A new study released by Statistics Canada says that the travel restrictions imposed to contain the spread of COVID-19 has led to 400,000 to 500,000 in lost jobs.
Travel restrictions have also led to a reduction in Canada's gross domestic product (GDP) in the range of $27.9 to $37.1-billion dollars, the report says.
Statistics Canada released "The Economic Impact of Travel Restrictions on the Canadian Economy due to the COVID-19 Pandemic” on Friday (Oct. 23), highlighting just how travel restrictions have impacted the country’s economy.
Since mid-March, as travel advisors know well, Canada has fully or partially closed its national borders to tourists and non-essential travellers to contain the spread of the coronavirus. Travel across regions within Canada, too, has also been restricted.
New insight into tourism
The new research shows that these restrictions have a direct impact on Canada’s tourism industry, but also on the industries that produce inputs used by the tourism industry.
The study uses multipliers from Statistics Canada's supply and use tables—a useful tool for economic impact analysis—to estimate both the direct and indirect impacts.
It considers several scenarios that assume different timelines for the beginning of the gradual recovery of the tourism industry.
While the potential dates for the start of the recovery period are associated with the lifting of domestic and international travel restrictions, the turnaround will also depend on the restoration of travellers' incomes and their trust with regard to health and safety, says Statistics Canada.
Among the scenarios considered, one assumes the lifting of domestic travel restrictions in early July and international restrictions in early December, while the most pessimistic assumes the lifting of both domestic and international travel restrictions in early December.
Travel restrictions could significantly damage the tourism industry, which includes transportation, accommodation and food services, travel arrangement and reservation services, and recreation and entertainment, the study says.
Statistics Canada estimates that the direct impact of travel restrictions could result in a GDP loss of $17.6 billion to $23.3 billion and the loss of 306,000 to 406,000 jobs in 2020, between the most optimistic and pessimistic scenarios.
As output in the tourism industry declines, the demand for intermediate products and services provided by other industries, such as wholesale and retail trade, utilities, food manufacturing, and other service industries, also declines.

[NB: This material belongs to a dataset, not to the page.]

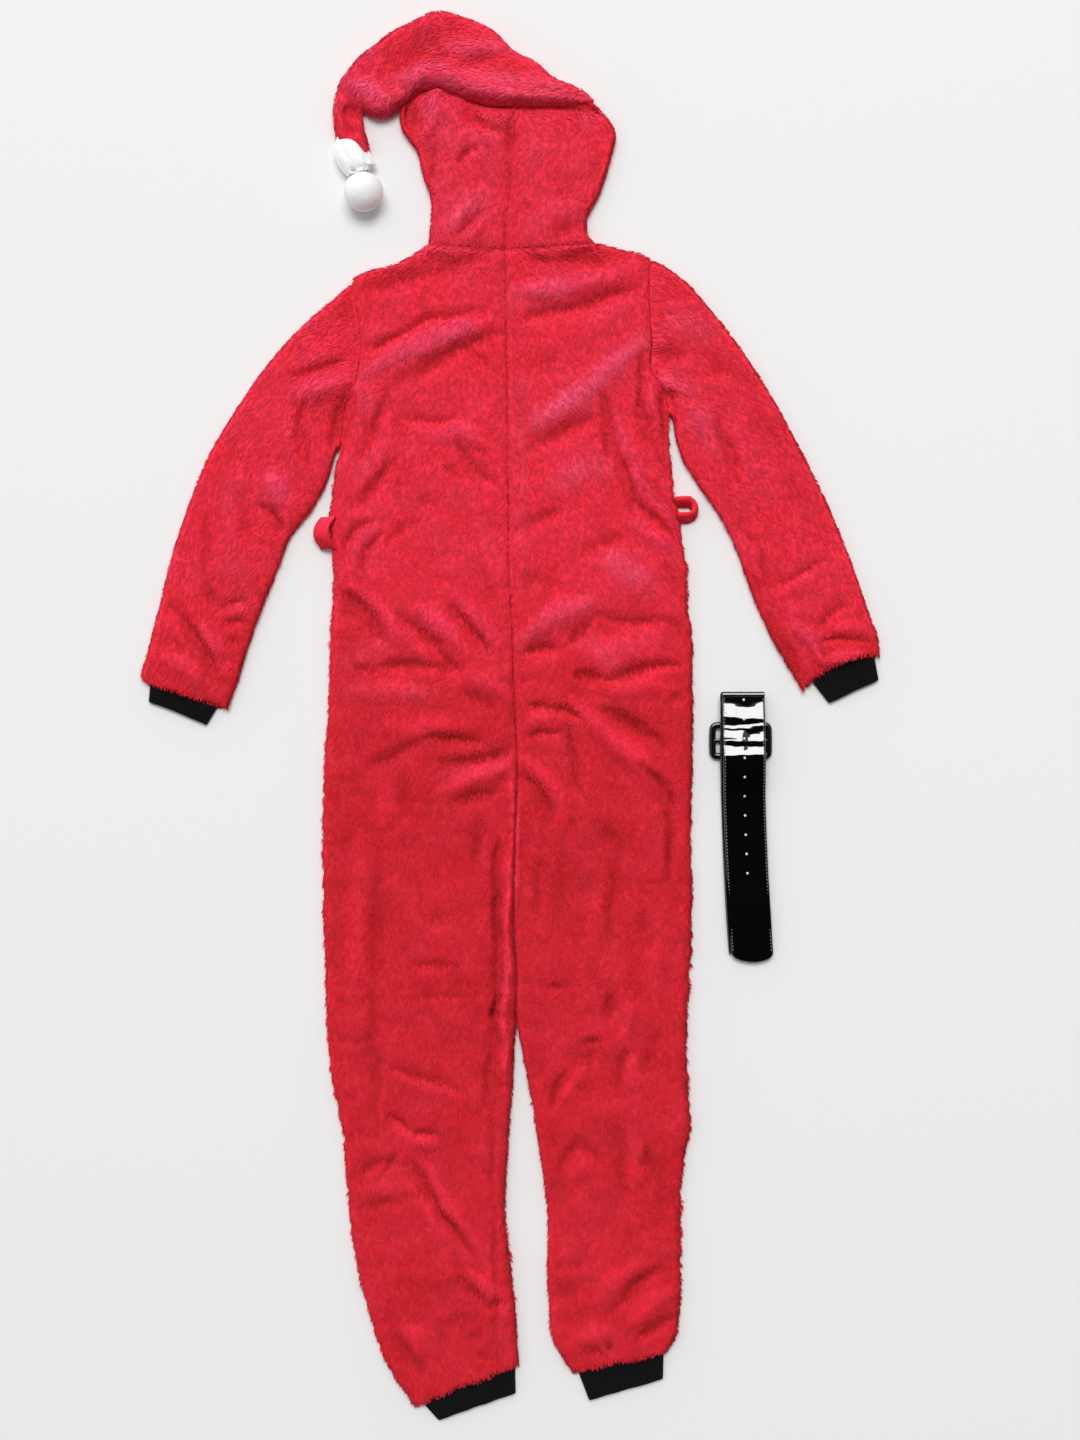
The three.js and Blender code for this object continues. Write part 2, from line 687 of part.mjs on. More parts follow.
// The right loop stands open on its edge and leans, so that its slot goes right through.
const LOOP_RIGHT = {
  wall: 6,
  height: 16,
  lean: 0.42,
  bulge: 1.2,
  arms: [256, 237],
  rootX: [198.3, 201.5],
  reach: 220,
};
const LOOP_STEPS = 6;

function beltLoopRight() {
  const { wall, height, lean, bulge, arms, rootX, reach } = LOOP_RIGHT;
  const [high, low] = arms;
  const radius = (high - low) / 2;
  const bend = reach - radius;
  const path = [{ at: [rootX[0], high], out: [0, 1] }];
  for (let i = 0; i <= LOOP_STEPS; i++) {
    const angle = Math.PI / 2 - (i / LOOP_STEPS) * Math.PI;
    const out = [Math.cos(angle), Math.sin(angle)];
    path.push({ at: [bend + radius * out[0], low + radius + radius * out[1]], out });
  }
  path.push({ at: [rootX[1], low], out: [0, -1] });
  const levels = [0, 0.5, 1];
  const pointAt = (side) => (row, column) => {
    const z = levels[row] * height;
    const { at, out } = path[column];
    const offset = side * (wall / 2) + (side > 0 && row === 1 ? bulge : 0);
    return [at[0] + out[0] * offset, at[1] + out[1] * offset + (z - height / 2) * lean, z];
  };
  return wallGeometry(levels.length, path.length, pointAt(1), pointAt(-1));
}

// The left loop lies over the edge of the body, its band arching up from the side seam.
const LOOP_LEFT = { wall: 5, band: 22, bulge: 1, rootY: [238, 200], rootX: -219.5, rootZ: 9, rise: 8, out: 4 };
const LOOP_TILT = Math.PI / 6; // how far the band leans up towards the body

function beltLoopLeft() {
  const { wall, band, bulge, rootY, rootX, rootZ, rise, out } = LOOP_LEFT;
  const [run, climb] = [Math.cos(LOOP_TILT), Math.sin(LOOP_TILT)];
  const steps = LOOP_STEPS + 2;
  const acrossAt = [-0.5, 0, 0.5];
  const pointAt = (side) => (row, column) => {
    const t = row / steps;
    const arch = Math.sin(Math.PI * t);
    const across = acrossAt[column] * band;
    const lift = side * (wall / 2) + rise * arch + (side > 0 && column === 1 ? bulge : 0);
    const x = rootX - out * arch + run * across - climb * lift;
    const z = rootZ + climb * across + run * lift;
    return [x, mix(rootY[0], rootY[1], t), z];
  };
  return wallGeometry(steps + 1, acrossAt.length, pointAt(1), pointAt(-1));
}

// ---------- belt ----------

const beltMiddle = (y) => BELT.x + BELT.lean * (BELT.top - y) ** 2;

// The strap's middle line seen from the side: from its tail under the buckle bar to its tip, three layers.
const STRAP = table('y z', [
  [-76, 1.1],
  [-34, 1.1],
  [-27, 1.7],
  [-24.2, 4],
  [-24, 6.8],
  [-27, 9.2],
  [-34, 9.7],
  [-56, 9.6],
  [-74, 5.2],
  [-88, 1.4],
  [-110, 1.1],
  [-282, 1.1],
  [-285.2, 1.8],
  [-286, 3],
  [-285.2, 4.2],
  [-282, 4.9],
  [-120, 4.6],
  [-96, 6],
  [-74, 10],
  [-58, 12.6],
  [-30, 12.8],
  [10, 12.6],
  [24, 12.2],
  [26.6, 12.8],
  [27.6, 14],
  [26.6, 15.4],
  [23, 16],
  [-30, 16.2],
  [-60, 16],
  [-80, 12.8],
  [-100, 9.4],
  [-124, 8.1],
  [-200, 8],
  [-278, 8],
  [-284, 8],
  [-290, 8],
  [-295.6, 8],
]);
const TIP_SHARES = [1, 0.84, 0.2]; // how wide the last three rows are, as shares of the strap

// Height of the middle of the strap's top layer.
function topLayerZ(y) {
  const layer = STRAP.slice(STRAP.findIndex((row) => row.z > 15));
  const after = layer.findIndex((row) => row.y < y);
  const [high, low] = [layer[after - 1], layer[after]];
  return mix(high.z, low.z, (high.y - y) / (high.y - low.y));
}

function beltStrap() {
  const columns = [-1, -0.5, 0, 0.5, 1];
  const normalAt = (row) => {
    const before = STRAP[Math.max(0, row - 1)];
    const after = STRAP[Math.min(STRAP.length - 1, row + 1)];
    const length = Math.hypot(after.y - before.y, after.z - before.z);
    return [-(after.z - before.z) / length, (after.y - before.y) / length];
  };
  const pointAt = (side) => (row, column) => {
    const { y, z } = STRAP[row];
    const share = TIP_SHARES[row - (STRAP.length - TIP_SHARES.length)] ?? 1;
    const [ny, nz] = normalAt(row);
    const offset = (side * BELT.thickness) / 2;
    const x = beltMiddle(y) + BELT.half * share * columns[column];
    return [x, y + ny * offset, z + nz * offset];
  };
  const strap = wallGeometry(STRAP.length, columns.length, pointAt(1), pointAt(-1));
  const punches = [];
  for (let i = 0; i < HOLES.count; i++) {
    const y = HOLES.first - i * HOLES.pitch;
    const punch = new THREE.CylinderGeometry(HOLES.radius, HOLES.radius, HOLES.depth, 8);
    punch.rotateX(Math.PI / 2);
    punch.translate(beltMiddle(y), y, topLayerZ(y));
    punches.push(punch);
  }
  const slot = new THREE.BoxGeometry(BAR_SLOT.width, BAR_SLOT.length, BAR_SLOT.depth);
  slot.translate(beltMiddle(BUCKLE.y), BUCKLE.y + BAR_SLOT.ahead, BAR_SLOT.z);
  return cut(strap, [...punches, slot]);
}

function roundedRectangle(width, height, corner) {
  const [w, h] = [width / 2, height / 2];
  const shape = new THREE.Shape();
  shape.moveTo(-w + corner, -h);
  shape.lineTo(w - corner, -h);
  shape.absarc(w - corner, -h + corner, corner, -Math.PI / 2, 0);
  shape.lineTo(w, h - corner);
  shape.absarc(w - corner, h - corner, corner, 0, Math.PI / 2);
  shape.lineTo(-w + corner, h);
  shape.absarc(-w + corner, h - corner, corner, Math.PI / 2, Math.PI);
  shape.lineTo(-w, -h + corner);
  shape.absarc(-w + corner, -h + corner, corner, Math.PI, 1.5 * Math.PI);
  return shape;
}

function buckleFrame() {
  const { width, height, side, depth, corner, bevel } = BUCKLE;
  const outline = roundedRectangle(width, height, corner);
  const windowWidth = width - 2 * side;
  const windowHeight = (height - 2 * side - BAR_WIDTH) / 2;
  for (const end of [-1, 1]) {
    const middle = (end * (windowHeight + BAR_WIDTH)) / 2;
    const [w, h] = [windowWidth / 2, windowHeight / 2];
    const gap = new THREE.Path();
    gap.moveTo(-w, middle - h);
    gap.lineTo(-w, middle + h);
    gap.lineTo(w, middle + h);
    gap.lineTo(w, middle - h);
    outline.holes.push(gap);
  }
  const frame = new THREE.ExtrudeGeometry(outline, {
    depth: depth - 2 * bevel,
    curveSegments: 4,
    bevelThickness: bevel,
    bevelSize: bevel,
    bevelOffset: -bevel,
    bevelSegments: 1,
  });
  frame.translate(0, 0, bevel);
  return frame;
}

// The prong's middle line, ahead of the bar: from under the bar, round it and forward to the far rim.
const PRONG = table('ahead z', [
  [-1.5, 1.6],
  [-4.8, 3.2],
  [-5, 7.4],
  [-2, 9.5],
  [6, 9.2],
  [26.3, 9.1],
]);

function buckleProng() {
  const points = PRONG.map(({ ahead, z }) => new THREE.Vector3(0, BUCKLE.y + ahead, z));
  const path = new THREE.CatmullRomCurve3(points);
  const section = new THREE.Shape();
  section.absarc(0, 0, PRONG_RADIUS, 0, 2 * Math.PI);
  const along = { steps: 12, curveSegments: 4, bevelEnabled: false, extrudePath: path };
  return new THREE.ExtrudeGeometry(section, along);
}

// ---------- the whole ----------

const garment = new THREE.Group();

function add(name, geometry, finish, position = [0, 0, 0]) {
  const mesh = new THREE.Mesh(geometry, new THREE.MeshStandardMaterial(COLOURS[finish]));
  mesh.name = name;
  mesh.position.set(...position);
  garment.add(mesh);
}

for (const half of ['left', 'right']) {
  add(`back_${half}`, backPanel(half), 'plush');
  add(`front_${half}`, frontPanel(half), 'plush');
  add(`sleeve_${half}`, sleeve(half), 'plush');
  add(`hood_${half}`, hoodHalf(half), 'plush');
}
add('hood_point', hoodPoint(), 'plush');
add('pompom_collar', pompomCollar(), 'white');
add('pompom', pompomBall(), 'white', [POMPOM.x, POMPOM.y, 0]);
for (const row of CUFFS) add(row.name, cuff(row), 'rib');
add('belt_loop_left', beltLoopLeft(), 'plush');
add('belt_loop_right', beltLoopRight(), 'plush');
add('zip_front', zipStrip(), 'zip');
add('zip_slider', zipSlider(), 'zip', [BODY[0].innerLX, ZIP.top + SEAM_GAP, SLIDER.crown / 2]);
add('belt_strap', beltStrap(), 'patent');
add('buckle_frame', buckleFrame(), 'buckle', [BUCKLE.x, BUCKLE.y, BUCKLE.bottom]);
add('buckle_prong', buckleProng(), 'buckle', [beltMiddle(BUCKLE.y), 0, 0]);

export default garment;
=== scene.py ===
"""Hooded one-piece pajamas of brushed red plush, laid face down, with their folded patent belt.

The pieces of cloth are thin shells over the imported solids. Lengths in the tables are millimetres.
Creases and brushed patches are placed on a layout sheet of 1.2 mm squares, x to the right and y down.
"""

import math

import bmesh
import bpy
import numpy as np
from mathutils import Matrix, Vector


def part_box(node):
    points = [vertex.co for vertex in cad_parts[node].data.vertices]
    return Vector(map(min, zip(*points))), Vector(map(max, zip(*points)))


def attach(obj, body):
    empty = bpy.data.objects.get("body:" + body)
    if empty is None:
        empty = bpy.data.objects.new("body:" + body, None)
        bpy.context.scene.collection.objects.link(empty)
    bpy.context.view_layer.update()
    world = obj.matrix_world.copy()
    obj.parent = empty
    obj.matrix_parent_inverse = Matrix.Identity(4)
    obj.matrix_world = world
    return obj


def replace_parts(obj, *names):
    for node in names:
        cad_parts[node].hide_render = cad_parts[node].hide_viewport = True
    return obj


bl_info = {
    "name": "Plush Onesie with Belt",
    "version": (1, 0, 0),
    "blender": (4, 5, 0),
    "location": "View3D > Sidebar > Onesie",
    "description": "Builds a plush onesie laid face down, its pompom, rib cuffs, belt and studio",
    "category": "Object",
}

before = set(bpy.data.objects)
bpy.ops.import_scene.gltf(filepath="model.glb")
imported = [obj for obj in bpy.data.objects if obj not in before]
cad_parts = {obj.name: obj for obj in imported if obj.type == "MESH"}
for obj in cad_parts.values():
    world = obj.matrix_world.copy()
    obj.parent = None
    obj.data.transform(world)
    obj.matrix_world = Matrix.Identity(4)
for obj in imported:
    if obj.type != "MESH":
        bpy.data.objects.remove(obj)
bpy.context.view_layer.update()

MM = 0.001
SQUARE = 1.2  # one square of the layout sheet, in millimetres
SHEET_MIDDLE = (511.5, 715.5)  # the square that lies on the origin

# ---------- tables ----------


def table(names, rows):
    """Rows of numbers as dictionaries with named columns."""
    columns = names.split()
    return [dict(zip(columns, row)) for row in rows]


# Sections across the body, neck to ankles: the two outer ends and the two inner ends of each.
BODY = table(
    "left_x left_y inner_lx inner_ly inner_rx inner_ry right_x right_y",
    [
        (-97, 565, -8, 559, -8, 559, 97, 566),
        (-136, 542, -8, 542, -8, 542, 132, 558),
        (-191, 518, -7, 522, -7, 522, 165, 546),
        (-187, 496, -7, 500, -7, 500, 165, 524),
        (-182, 463, -6, 468, -6, 468, 166, 481),
        (-181, 433, -6, 438, -6, 438, 168, 447),
        (-188, 400, -5, 407, -5, 407, 167, 414),
        (-201, 374, -5, 382, -5, 382, 180, 394),
        (-204, 346, -5, 358, -5, 358, 186, 379),
        (-205, 322, -5, 336, -5, 336, 188, 362),
        (-211, 290, -5, 303, -5, 303, 190, 319),
        (-214, 262, -4, 264, -4, 264, 194, 272),
        (-217, 236, -4, 235, -4, 235, 200, 236),
        (-215, 200, -4, 200, -4, 200, 205, 205),
        (-213, 170, -3, 168, -3, 168, 210, 176),
        (-216, 118, 0, 118, 0, 118, 211, 132),
        (-218, 66, 2, 66, 2, 66, 216, 84),
        (-219, 14, 4, 16, 4, 16, 217, 26),
        (-222, -34, 6, -34, 6, -34, 217, -28),
        (-224, -74, 7, -68, 7, -68, 216, -74),
        (-226, -131, 5, -131, 5, -131, 215, -131),
        (-225, -200, 3, -198, 3, -198, 216, -198),
        (-225, -245, 3, -255, 3, -255, 216, -245),
        (-223, -300, 6, -308, 6, -308, 214, -300),
        (-221, -360, 6, -358, 6, -358, 211, -364),
        (-219, -402, 3, -398, 13, -400, 210, -410),
        (-213, -446, 1, -442, 22, -445, 212, -456),
        (-203, -494, -3, -490, 30, -493, 214, -492),
        (-198, -549, -6, -541, 38, -545, 206, -540),
        (-193, -610, -8, -600, 44, -600, 202, -595),
        (-181, -674, -2, -655, 44, -660, 203, -660),
        (-169, -719, 3, -704, 46, -710, 201, -712),
        (-151, -773, 6, -746, 53, -754, 196, -746),
        (-117, -827, 8, -779, 74, -788, 185, -763),
    ],
)
ARMHOLE_TOP, ARMPIT, CROTCH, LEGS_PART = 2, 9, 19, 24  # rows of BODY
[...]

The study estimates that the indirect impact of travel restrictions could lead to a loss in GDP of $10.3 billion to $13.8 billion and to the loss of 107,000 to 143,000 jobs in 2020
Compared with 2019, the estimated overall impact amounts to a reduction in Canada's GDP of 1.3% to 1.7%, which accounts for more than 14% of the total decline in GDP as a result of the pandemic, as forecasted by the International Monetary Fund and the Organisation for Economic Co-operation and Development.
Statistics Canada says there is still a great deal of uncertainty about the future paths of recovery because Canada is still in the middle of reopening.